Reproduce only the top of the records, down to and including the line containing "SCREW_FIT = 0.05".

━━━━━━━━━━

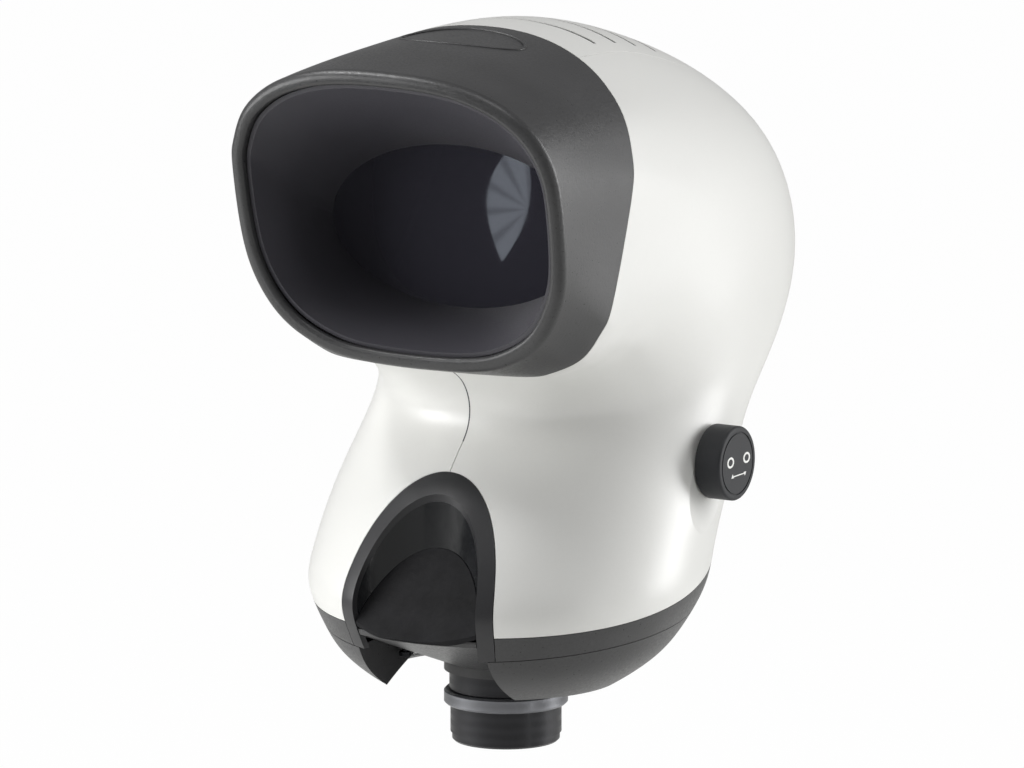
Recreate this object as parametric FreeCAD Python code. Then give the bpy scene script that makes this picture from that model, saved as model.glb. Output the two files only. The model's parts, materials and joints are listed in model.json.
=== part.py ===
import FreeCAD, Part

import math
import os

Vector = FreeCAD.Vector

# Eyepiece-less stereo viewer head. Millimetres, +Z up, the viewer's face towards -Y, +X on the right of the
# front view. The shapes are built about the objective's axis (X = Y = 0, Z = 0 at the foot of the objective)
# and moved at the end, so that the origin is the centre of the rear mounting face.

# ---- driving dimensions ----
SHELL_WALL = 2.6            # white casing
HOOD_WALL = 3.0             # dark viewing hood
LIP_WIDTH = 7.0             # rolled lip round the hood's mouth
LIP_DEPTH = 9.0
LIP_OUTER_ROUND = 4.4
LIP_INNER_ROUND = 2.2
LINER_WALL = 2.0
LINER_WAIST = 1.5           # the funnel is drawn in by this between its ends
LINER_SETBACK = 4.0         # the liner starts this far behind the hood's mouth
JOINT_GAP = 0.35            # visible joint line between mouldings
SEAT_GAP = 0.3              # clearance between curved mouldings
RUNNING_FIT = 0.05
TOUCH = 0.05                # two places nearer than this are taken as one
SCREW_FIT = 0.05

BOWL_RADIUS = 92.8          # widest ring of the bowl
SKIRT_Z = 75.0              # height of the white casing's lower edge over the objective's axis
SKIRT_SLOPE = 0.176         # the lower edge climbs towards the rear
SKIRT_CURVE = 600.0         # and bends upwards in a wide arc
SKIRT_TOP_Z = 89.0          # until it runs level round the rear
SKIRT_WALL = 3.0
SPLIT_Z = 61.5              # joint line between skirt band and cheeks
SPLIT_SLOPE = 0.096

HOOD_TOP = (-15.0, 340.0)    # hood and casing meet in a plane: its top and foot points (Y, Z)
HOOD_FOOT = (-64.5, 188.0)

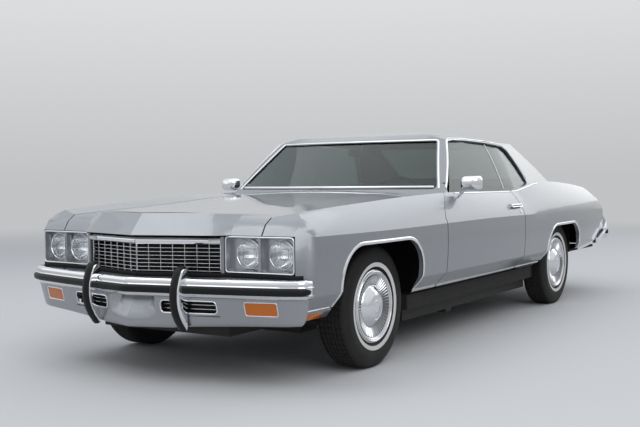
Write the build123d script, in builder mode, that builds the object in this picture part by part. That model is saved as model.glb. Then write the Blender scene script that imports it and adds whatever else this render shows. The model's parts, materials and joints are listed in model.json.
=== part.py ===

━━━━━━━━━━

■ **Result of the task**
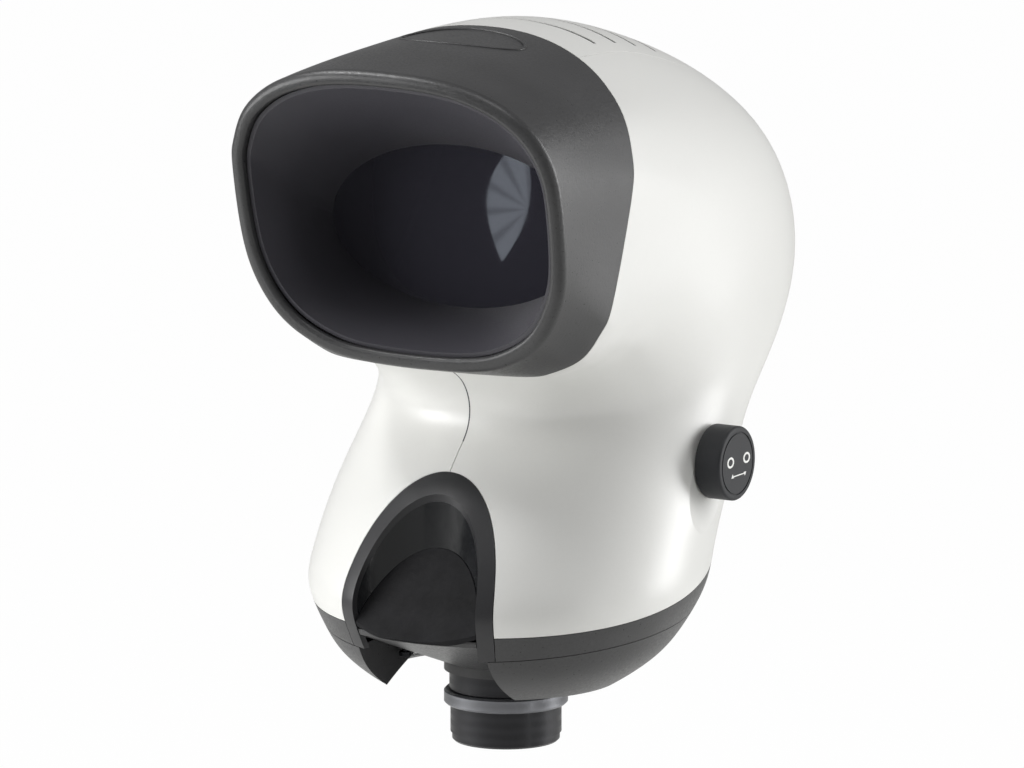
Recreate this object as parametric FreeCAD Python code. Then give the bpy scene script that makes this picture from that model, saved as model.glb. Output the two files only. The model's parts, materials and joints are listed in model.json.
=== part.py ===
import FreeCAD, Part

import math
import os

Vector = FreeCAD.Vector

# Eyepiece-less stereo viewer head. Millimetres, +Z up, the viewer's face towards -Y, +X on the right of the
# front view. The shapes are built about the objective's axis (X = Y = 0, Z = 0 at the foot of the objective)
# and moved at the end, so that the origin is the centre of the rear mounting face.

# ---- driving dimensions ----
SHELL_WALL = 2.6            # white casing
HOOD_WALL = 3.0             # dark viewing hood
LIP_WIDTH = 7.0             # rolled lip round the hood's mouth
LIP_DEPTH = 9.0
LIP_OUTER_ROUND = 4.4
LIP_INNER_ROUND = 2.2
LINER_WALL = 2.0
LINER_WAIST = 1.5           # the funnel is drawn in by this between its ends
LINER_SETBACK = 4.0         # the liner starts this far behind the hood's mouth
JOINT_GAP = 0.35            # visible joint line between mouldings
SEAT_GAP = 0.3              # clearance between curved mouldings
RUNNING_FIT = 0.05
TOUCH = 0.05                # two places nearer than this are taken as one
SCREW_FIT = 0.05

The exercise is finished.